The Salt Lake Tribune
Tuesday, March 17, 2009
Bye-bye, P-I; hello, seattlepi.com

The last edition of The Seattle Post-Intelligencer rolled off the presses early this morning, taking with it 146 years of publishing history and leaving behind a whole lot of doubts among us ink-stained wretches trying to figure out the future of journalism.

While folks in Seattle try to sort out the damage (and this collection of blog posts from The Stranger, Seattle's super-cool alt-weekly, is a good place to start), others are wondering what the P-I's transformation into a lean online-only publication - with only 20 newsroom employees and 20 sales reps, from a staff that used to number 181 - will mean for that city and for newspapers elsewhere.

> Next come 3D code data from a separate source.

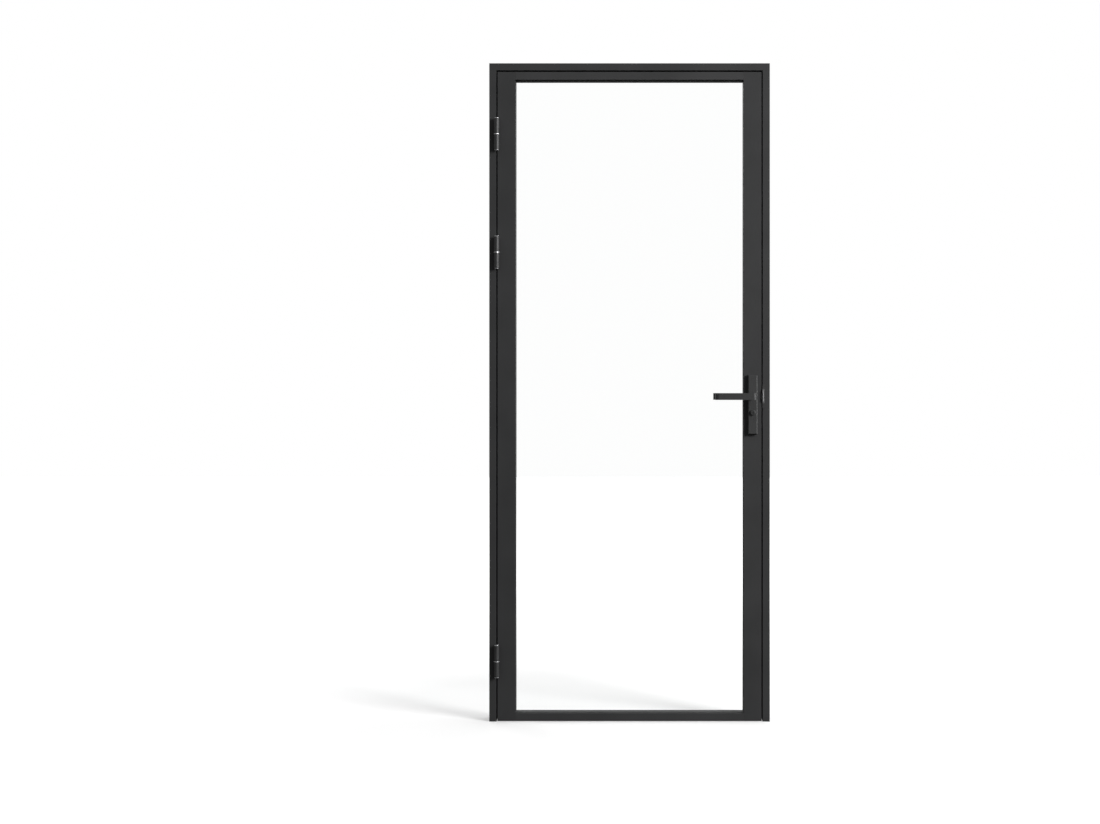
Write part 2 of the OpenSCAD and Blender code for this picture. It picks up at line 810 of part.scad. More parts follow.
module forend_screws() {
    color(steel_colour) forend_screw_places() countersunk(screw_r, screw_head_r, leaf_wall + backing_t);
}

// Openings of the lock case for the follower and the cylinder
module case_openings(y0, y1) {
    translate([spindle_x, y0, lever_z]) face_plus_y() cylinder(r = journal_r + run, h = y1 - y0);
    at_cylinder() euro_profile_solid(fit, y0, y1);
}

module lock_case() {
    color(steel_colour) difference() {
        block([case_x0, -case_half + case_wall, case_z0], [case_x1, case_half, case_z1]);
        block([case_x0 + case_wall, -case_half, case_z0 + case_wall],
              [case_x1 + eps, case_half - case_wall, case_z1 - case_wall]);
        case_openings(-case_half - eps, case_half + eps);
        // slot in the back wall for the sweep of the cam
        block([case_x0 - eps, -cam_half - 0.5, cylinder_z - cam_r / 2 - eps],
              [case_x0 + case_wall + eps, cam_half + 0.5, cylinder_z + cam_r / 2 + eps]);
    }
}

module case_cover() {
    color(steel_colour) difference() {
        block([case_x0, -case_half, case_z0], [case_x1, -case_half + case_wall, case_z1]);
        case_openings(-case_half - eps, case_half + eps);
    }
}

// Profile cylinder: flush with the backplates, its round part standing out of them
module cylinder_body() {
    color(lock_colour) difference() {
        at_cylinder() {
            euro_profile_solid(0, -plate_face_y, plate_face_y);
            for (side = [-1, 1]) scale([1, side, 1]) face_plus_y() {
                cylinder(r = euro_r, h = cylinder_half - euro_chamfer);
                translate([0, 0, cylinder_half - euro_chamfer])
                    cylinder(r1 = euro_r, r2 = euro_r - euro_chamfer, h = euro_chamfer);
            }
        }
        // the slot that the cam turns in, and the bores of the plug and the thumbturn
        block([spindle_x - euro_r - eps, -cam_half - fit, cylinder_z - cam_r - 0.7],
              [spindle_x + euro_r + eps, cam_half + fit, cylinder_z + euro_r + eps]);
        at_cylinder() face_plus_y()
            cylinder(r = plug_r + run, h = 2 * cylinder_half + 2 * eps, center = true);
        translate([spindle_x - euro_r, 0, cylinder_screw_z]) face_plus_x()
            cylinder(r = bolt_r, h = 2 * euro_r);
    }
}

module cylinder_screw() {
    length = backset + 4;
    color(steel_colour) cylinder_screw_place() countersunk(bolt_r, bolt_head_r, length);
}

// Latch: bevelled on its closing side, with a fork round the follower
module latch_bolt() {
    tail_x = spindle_x + 3;
    tip_x = leaf_x + latch_throw;
    notch_x = spindle_x + hub_r + latch_throw + 1;
    half = latch_h / 2;
    slot = hub_r + 0.4;
    color(forend_colour) difference() {
        block([tail_x, -latch_half, lever_z - half], [tip_x, latch_half, lever_z + half]);
        block([tail_x - eps, -latch_half - eps, lever_z - slot],
              [notch_x, latch_half + eps, lever_z + slot]);
        translate([0, 0, lever_z - half - eps]) linear_extrude(latch_h + 2 * eps)
            polygon([[tip_x + eps, -latch_half + 1], [tip_x + eps, latch_half + eps],
                     [leaf_x + 1, latch_half + eps], [leaf_x + 1, latch_half]]);
    }
}

module deadbolt() {
    color(forend_colour) block([case_x0 + case_wall + 1, -latch_half, bolt_z0],
                           [leaf_x - 0.5, latch_half, bolt_z1]);
}

// ---------- cylinder's turning pieces ----------

module key_plug() {
    y0 = -cylinder_half - 0.4;
    slot_w = 2.2;
    slot_h = 8.5;
    color(lock_colour) difference() {
        translate([spindle_x, y0, cylinder_z]) face_plus_y() cylinder(r = plug_r, h = -cam_half - y0);
        block([spindle_x - slot_w / 2, y0 - eps, cylinder_z - slot_h / 2 - 1],
              [spindle_x + slot_w / 2, -leaf_y, cylinder_z + slot_h / 2 - 1]);
    }
}

module cylinder_cam() {
    tooth_w = 7;
    color(steel_colour) union() {
        translate([spindle_x, -cam_half, cylinder_z]) face_plus_y()
            cylinder(r = euro_r - 0.5, h = 2 * cam_half);
        intersection() {
            translate([spindle_x, -cam_half, cylinder_z]) face_plus_y() cylinder(r = cam_r, h = 2 * cam_half);
            block([spindle_x - tooth_w / 2, -cam_half, cylinder_z - cam_r - eps],
                  [spindle_x + tooth_w / 2, cam_half, cylinder_z]);
        }
    }
}

module thumbturn() {
    knob_y0 = cylinder_half + 1;
    knob_d = 26;
    knob_t = 9;
    knob_len = 20;
    color(lock_colour) {
        translate([spindle_x, cam_half, cylinder_z]) face_plus_y() cylinder(r = plug_r, h = knob_y0 - cam_half);
        translate([spindle_x, knob_y0, cylinder_z]) face_plus_y() intersection() {
            cylinder(d = knob_d, h = knob_len);
            translate([-knob_t / 2, -knob_d / 2, 0]) cube([knob_t, knob_d, knob_len]);
        }
        translate([spindle_x, knob_y0, cylinder_z]) face_plus_y() cylinder(r = euro_r - 0.5, h = 3);
    }
}

// ---------- handle ----------

// Chamfered plate with its back on y = 0 and its face at -plate_t
module plate_blank() {
    c = plate_chamfer;
    w = plate_w / 2;
    h = plate_h / 2;
    intersection() {
        translate([0, 0, -h]) linear_extrude(plate_h)
            polygon([[-w, 0], [-w, -plate_t + c], [-w + c, -plate_t],
                     [w - c, -plate_t], [w, -plate_t + c], [w, 0]]);
        translate([-w, 0, 0]) rotate([90, 0, 90]) linear_extrude(plate_w)
            polygon([[0, -h], [-plate_t + c, -h], [-plate_t, -h + c],
                     [-plate_t, h - c], [-plate_t + c, h], [0, h]]);
    }
}

// Backplate on the front of the leaf, with blind holes for its bolts
module backplate_holes() {
    translate([0, 0, lever_z]) face_plus_y() translate([0, 0, -neck_in - 2 - eps])
        cylinder(r = neck_r + run, h = plate_t + 2 * eps);
    translate([0, 0, lever_z]) face_plus_y() translate([0, 0, -neck_in])
        cylinder(r = bush_r, h = plate_t + 2 * eps);
    translate([0, 0, cylinder_z]) euro_profile_solid(fit, -plate_t - eps, eps);
}

module front_backplate() {
    color(lock_colour) translate([spindle_x, -leaf_y, 0]) difference() {
        translate([0, 0, plate_z]) plate_blank();
        backplate_holes();
        for (z = plate_bolts_z) translate([0, -plate_t + 3, z]) face_plus_y()
            cylinder(r = bolt_r, h = plate_t);
    }
}

module back_backplate() {
    color(lock_colour) translate([spindle_x, leaf_y, 0]) mirror([0, 1, 0]) difference() {
        translate([0, 0, plate_z]) plate_blank();
        backplate_holes();
        for (z = plate_bolts_z) translate([0, -plate_t, z]) rotate([90, 0, 0])
            countersink(bolt_r, bolt_head_r, plate_t + eps);
    }
}

module backplate_bolts() {
    length = leaf_t + 2 * plate_t - 4;
    color(steel_colour) for (z = plate_bolts_z)
        translate([spindle_x, plate_face_y, z]) face_plus_y() countersunk(bolt_r, bolt_head_r, length);
}

// Plastic bushes that the necks of the levers turn in
module lever_bushes() {
    color(seal_colour) for (side = [-1, 1]) scale([1, side, 1])
        at_spindle(leaf_y) difference() {
            cylinder(r = bush_r, h = neck_in);
            translate([0, 0, -eps]) cylinder(r = neck_r + run, h = neck_in + 2 * eps);
        }
}

// Rounds off one corner of a plan outline, seen from inside the corner
module corner_off(r) {
    difference() {
        translate([-eps, -eps]) square(r + eps);
        translate([r, r]) circle(r = r);
    }
}

// Plan of the lever on the back of the door: the bar, its root and its turned-back tip
module lever_plan() {
    root = 7;
    root_r = 6;
    tip_r = 1.5 * lever_t;
    difference() {
        union() {
            translate([-lever_len, lever_y - lever_t]) square([lever_len + root, lever_t]);
            translate([-lever_len, lever_y - lever_t - lever_return]) square([lever_t, lever_return + eps]);
            translate([-root, lever_y - lever_t - 9]) square([2 * root, 9 + eps]);
        }
        translate([-lever_len, lever_y]) mirror([0, 1]) corner_off(tip_r);
        translate([root, lever_y]) rotate(180) corner_off(root_r);
    }
}

// The lever on the back of the door; the front one is its mirror image
module lever() {
    neck_y0 = plate_face_y - neck_in;
    color(lock_colour) difference() {
        union() {
            translate([spindle_x, 0, lever_z - lever_h / 2]) linear_extrude(lever_h) lever_plan();
            at_spindle(neck_y0) cylinder(r = neck_r, h = lever_y - lever_t - neck_y0);
        }
        block([spindle_x - spindle_w / 2 - 0.1, neck_y0 - eps, lever_z - spindle_w / 2 - 0.1],
              [spindle_x + spindle_w / 2 + 0.1, spindle_half + 0.5, lever_z + spindle_w / 2 + 0.1]);
        translate([spindle_x, grub_y, lever_z - neck_r - eps]) cylinder(r = grub_r, h = neck_r);
    }
}

module back_lever() { lever(); }
module front_lever() { mirror([0, 1, 0]) lever(); }

module grub_screws() {
    color(steel_colour) for (y = [-grub_y, grub_y])
        translate([spindle_x, y, lever_z - neck_r + 0.5]) difference() {
            cylinder(r = grub_r, h = neck_r - 0.5 - spindle_w / 2);
            translate([0, 0, -eps]) cylinder(r = 1.3, h = eps + 1.5, $fn = 6);
        }
}

module spindle() {
    color(steel_colour) block([spindle_x - spindle_w / 2, -spindle_half, lever_z - spindle_w / 2],
                              [spindle_x + spindle_w / 2, spindle_half, lever_z + spindle_w / 2]);
}

module follower() {
    inner = case_half - case_wall - 0.2;
    color(steel_colour) difference() {
        union() {
            at_spindle(-inner) cylinder(r = hub_r, h = 2 * inner);
            at_spindle(-case_half) cylinder(r = journal_r, h = 2 * case_half);
        }
        block([spindle_x - spindle_w / 2 - 0.1, -case_half - eps, lever_z - spindle_w / 2 - 0.1],
              [spindle_x + spindle_w / 2 + 0.1, case_half + eps, lever_z + spindle_w / 2 + 0.1]);
    }
}

hinge_jamb();
lock_jamb();
head_member();
frame_cleats();
hinge_side_seal();
lock_side_seal();
head_seal();
top_hinge_frame_half();
middle_hinge_frame_half();
bottom_hinge_frame_half();
hinge_pins();
hinge_washers();
frame_hinge_backings();
frame_hinge_screws();
strike_plate();
strike_box();
strike_backings();
strike_screws();
hinge_stile();
lock_stile();
top_rail();
bottom_rail();
corner_blocks();
corner_screws();
stile_caps();
glass_pane();
front_gaskets();
back_gaskets();
glazing_blocks();
top_bead();
bottom_bead();
hinge_side_bead();
lock_side_bead();
top_hinge_leaf_half();
middle_hinge_leaf_half();
bottom_hinge_leaf_half();
hinge_caps();
leaf_hinge_backings();
leaf_hinge_screws();
lock_case();
case_cover();
forend();
forend_backing();
forend_screws();
cylinder_body();
cylinder_screw();
front_backplate();
back_backplate();
lever_bushes();
backplate_bolts();
front_lever();
back_lever();
spindle();
follower();
grub_screws();
latch_bolt();
deadbolt();
key_plug();
cylinder_cam();
thumbturn();
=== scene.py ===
# %% [markdown]
# # A glass door in slim steel profiles
# The door is a steel frame on three sides, a leaf of hollow profiles round one pane, three knuckle
# hinges, a pair of lever handles and a lock. Its sizes are settled already in a solid model, so
# this lesson is about what a solid model lacks: edges that are never quite sharp, welds that are
# ground away, and coatings that have a grain. The first step loads the solid model as a fixed
# frame. Every new piece takes its place from it.

# %% Load the solid model
import json
import math

import bmesh
import bpy
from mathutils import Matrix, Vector


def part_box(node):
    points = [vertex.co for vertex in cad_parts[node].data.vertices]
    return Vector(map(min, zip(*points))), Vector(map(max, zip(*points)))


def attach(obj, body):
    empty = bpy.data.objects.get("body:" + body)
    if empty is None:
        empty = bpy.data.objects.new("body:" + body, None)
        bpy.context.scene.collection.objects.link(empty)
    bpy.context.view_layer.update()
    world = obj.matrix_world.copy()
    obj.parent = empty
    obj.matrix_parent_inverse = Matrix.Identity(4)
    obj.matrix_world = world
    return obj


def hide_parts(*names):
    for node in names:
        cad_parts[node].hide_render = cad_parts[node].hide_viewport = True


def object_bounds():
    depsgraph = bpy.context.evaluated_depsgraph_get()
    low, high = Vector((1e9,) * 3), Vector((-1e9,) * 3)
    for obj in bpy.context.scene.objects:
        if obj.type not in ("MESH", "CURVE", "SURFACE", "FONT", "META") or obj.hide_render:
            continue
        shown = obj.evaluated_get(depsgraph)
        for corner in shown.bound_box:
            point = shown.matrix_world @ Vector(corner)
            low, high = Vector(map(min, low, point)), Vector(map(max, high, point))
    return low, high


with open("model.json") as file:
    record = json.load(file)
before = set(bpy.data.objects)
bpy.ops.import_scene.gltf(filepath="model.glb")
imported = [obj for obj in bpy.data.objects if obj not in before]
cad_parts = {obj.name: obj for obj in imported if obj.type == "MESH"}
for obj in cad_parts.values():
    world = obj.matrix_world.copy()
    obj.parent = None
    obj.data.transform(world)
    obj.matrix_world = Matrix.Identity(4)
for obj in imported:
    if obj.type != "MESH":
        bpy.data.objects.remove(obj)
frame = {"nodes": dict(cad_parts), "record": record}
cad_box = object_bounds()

MM = 0.001
nodes = frame["nodes"]
record = frame["record"]

# %% [markdown]
# ## The camera
# A door is best shown square on, so that its uprights stay upright in the picture. The camera
# stands level with the middle of the door and looks straight along +Y. To set the door off to one
# side without turning the camera, the lens is shifted, as an architect's camera does it.

# %% Set up the camera
FOCAL_LENGTH, SENSOR_WIDTH = 50, 36
CAMERA_DISTANCE = 4.8987
LENS_SHIFT = (-0.0723, -0.0178)
door_middle = (cad_box[0].z + cad_box[1].z) / 2

camera_data = bpy.data.cameras.new("camera")
camera_data.lens = FOCAL_LENGTH
camera_data.sensor_width = SENSOR_WIDTH
camera_data.shift_x, camera_data.shift_y = LENS_SHIFT
camera = bpy.data.objects.new("camera", camera_data)
camera.location = (0, -CAMERA_DISTANCE, door_middle)
camera.rotation_euler = (math.radians(90), 0, 0)
bpy.context.scene.collection.objects.link(camera)
bpy.context.scene.camera = camera
bpy.context.scene.view_settings.view_transform = "Standard"
print("camera", tuple(round(c, 3) for c in camera.location), "lens", camera_data.lens)

# %% [markdown]
# ## A helper for materials
# Each finish here is one Principled shader. What varies over a surface, such as the grain of a
# coating, comes from noise that reads Object coordinates. Those are in metres, so a noise scale of
# 1000 has grains of about a millimetre, on every piece alike. The helper starts a material and
# returns its node tree, ready for a pattern.


# %% Start a material
def start_material(name, metallic=0.0, roughness=0.5, specular=0.5):
    """A new Principled material, with its node tree and its shader."""
    material = bpy.data.materials.new(name)
    material.use_nodes = True
    tree = material.node_tree
    shader = tree.nodes["Principled BSDF"]
    shader.inputs["Metallic"].default_value = metallic
    shader.inputs["Roughness"].default_value = roughness
    shader.inputs["Specular IOR Level"].default_value = specular
    return material, tree, shader


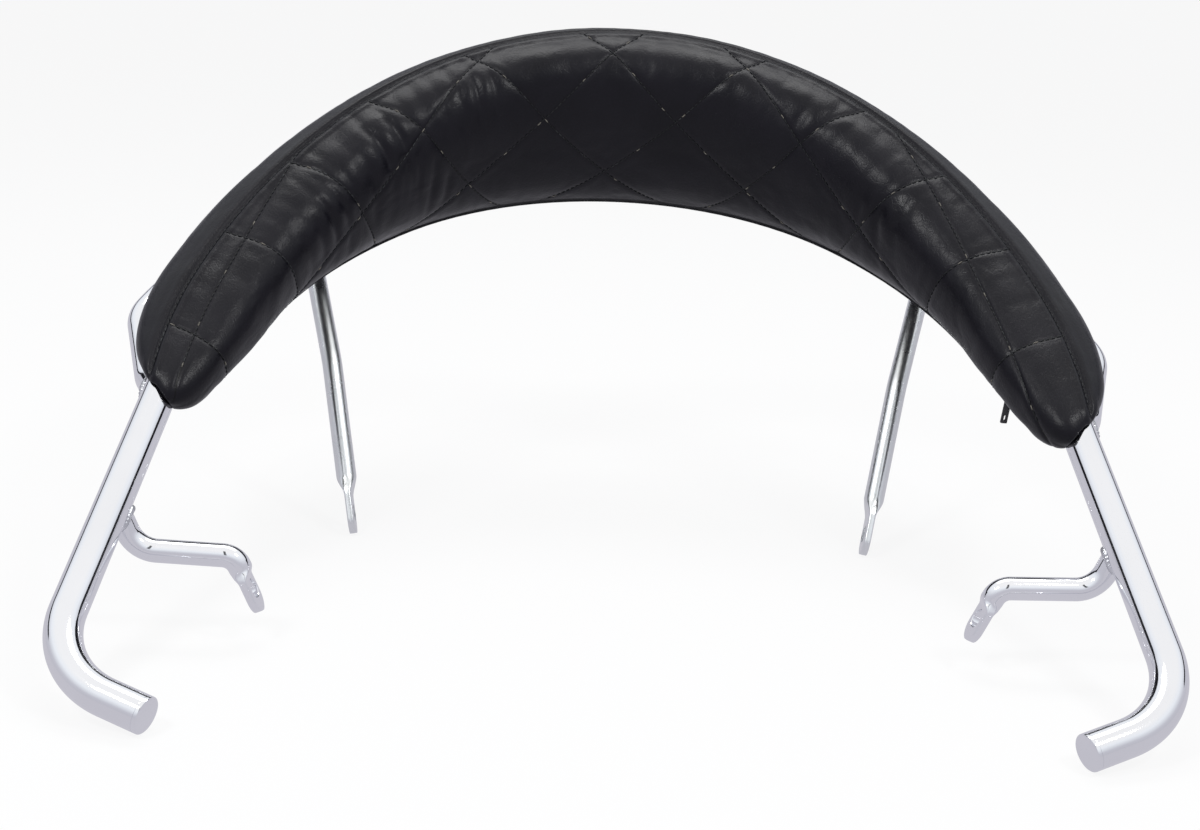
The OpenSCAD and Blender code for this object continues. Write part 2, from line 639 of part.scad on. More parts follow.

Joel Connelly, a P-I columnist and one of the lucky few who still has a job there, calls the new online P-I "an adventure in journalism, not just for P-I writers but for an audience that seeks information, has opinions and is willing to speak its mind." And David Domke, a journalism professor at the University of Washington (my alma mater), told NPR that if this online experiment has a chance anywhere, it's a wired city like Seattle (which, after all, is home to Microsoft and Amazon.com - not to mention the source of all tech junkies' power: Starbucks).

Some former P-I staffers, speaking to the Columbia Journalism Review, aren't sold on the new web-only paper. Art critic Regina Hackett decries the P-I's parent company, the Hearst Corp., for a history of nickel-and-diming the paper: "A skeleton looks plump compared to poorly-paid online crew. ... The future according to the Hearst Corporation seems to be, journalism without journalists." Reporter Debera Harrell remarked that "a huge truth is that online journalism is being deployed to break unions."

Reporters everywhere watch when a paper, like the P-I or Denver's Rocky Mountain News, shuts down and they wonder: What if it happens here? When our readers start asking the same question, the urgency of finding a solution will grow exponentially.